How about this: when was the last time you went into a Walmart bathroom and it was clean with a pleasant fragrance attempting to do it's job no matter the traffic and activities deployed in a public restroom? I know you can't account for 24 hours of activity every moment of the day, but there were some of these store restrooms that I wanted to use (but I, nor my daughter could use) that were a small step above one of those old time highway gas stations. You know, the kind that hadn't been cleaned all that much since Route 66 first opened to nationwide travel.

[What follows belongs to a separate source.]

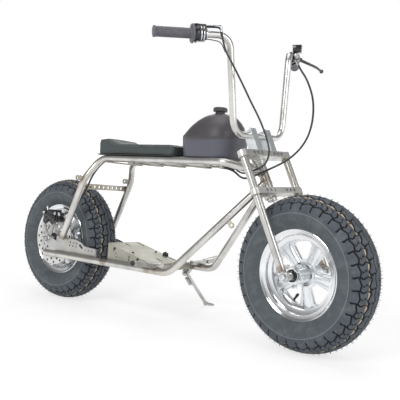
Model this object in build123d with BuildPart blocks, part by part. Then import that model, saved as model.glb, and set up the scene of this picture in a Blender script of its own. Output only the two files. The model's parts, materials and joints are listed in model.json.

Even more great a concern to me is the impression that's been left on me too many times that I was actually an imposition on the cashiers who were receiving my money so that ultimately they could get paid for "serving" me. It was almost like they were going out of their way and doing me a favor as they rang up the sale. Makes you want to go through the "self check out" line if you know what I mean. At least if that self serve "cashier" had an attitude, I would be able to deal with that unpleasant fellow. I know God would for sure.
I've wondered a time or two, do the higher ups at Walmart know this is going on? I've also pondered over what Sam Walton would do if he saw any performance and market slippage like this in even one store?
You have to understand, my purpose isn't to rain on the Walmart dynasty. But I probably won't be personally making the Walmart runs as frequently as I have in the past. There are still a lot of reasons I like Walmart, and there are probably some really well run Walmarts that still exist. Admittedly, the prices at Walmart are still currently the most competitive and have been through the recent economic issues our nation has faced, so bravo to Walmart for that. And as far as I know, Walmart still carries pretty much the most comprehensive product lines in a "one stop" shopping place on the planet. So convenience is still a great attraction.
So this isn't unrestrained Walmart bashing to bring up any particular societal or international talking points. It's more to ask the question of whatever happened to the reliable institutions we've come to depend upon as beacons of excellence, public service, consistency and responsible care? Shouldn't we be able to rely upon the mighty to help the needy? Is there the slightest twinge of arrogance to leave the impression that "this is who we are and we're big enough to tell you this is how it's going to be?"
Oh, wait a second...I guess I could also be talking about the church when it comes to the principles behind some of these same types of deficiencies. I wonder what's happening to the church as a whole when it comes to service, social responsibility, consistency, public dependability and integrity. Is the world running to the church because of seeing the love that Jesus said would be the shining reflection and proof of His disciples and followers in the earth? And except for the mega church or country church "star" examples, do they likewise find that many of the things that should be in place are no longer there or hard to find?
Though many things may come to mind, it leaves me with one question: I wonder who's going to remedy the inconsistencies first? Walmart...or the church?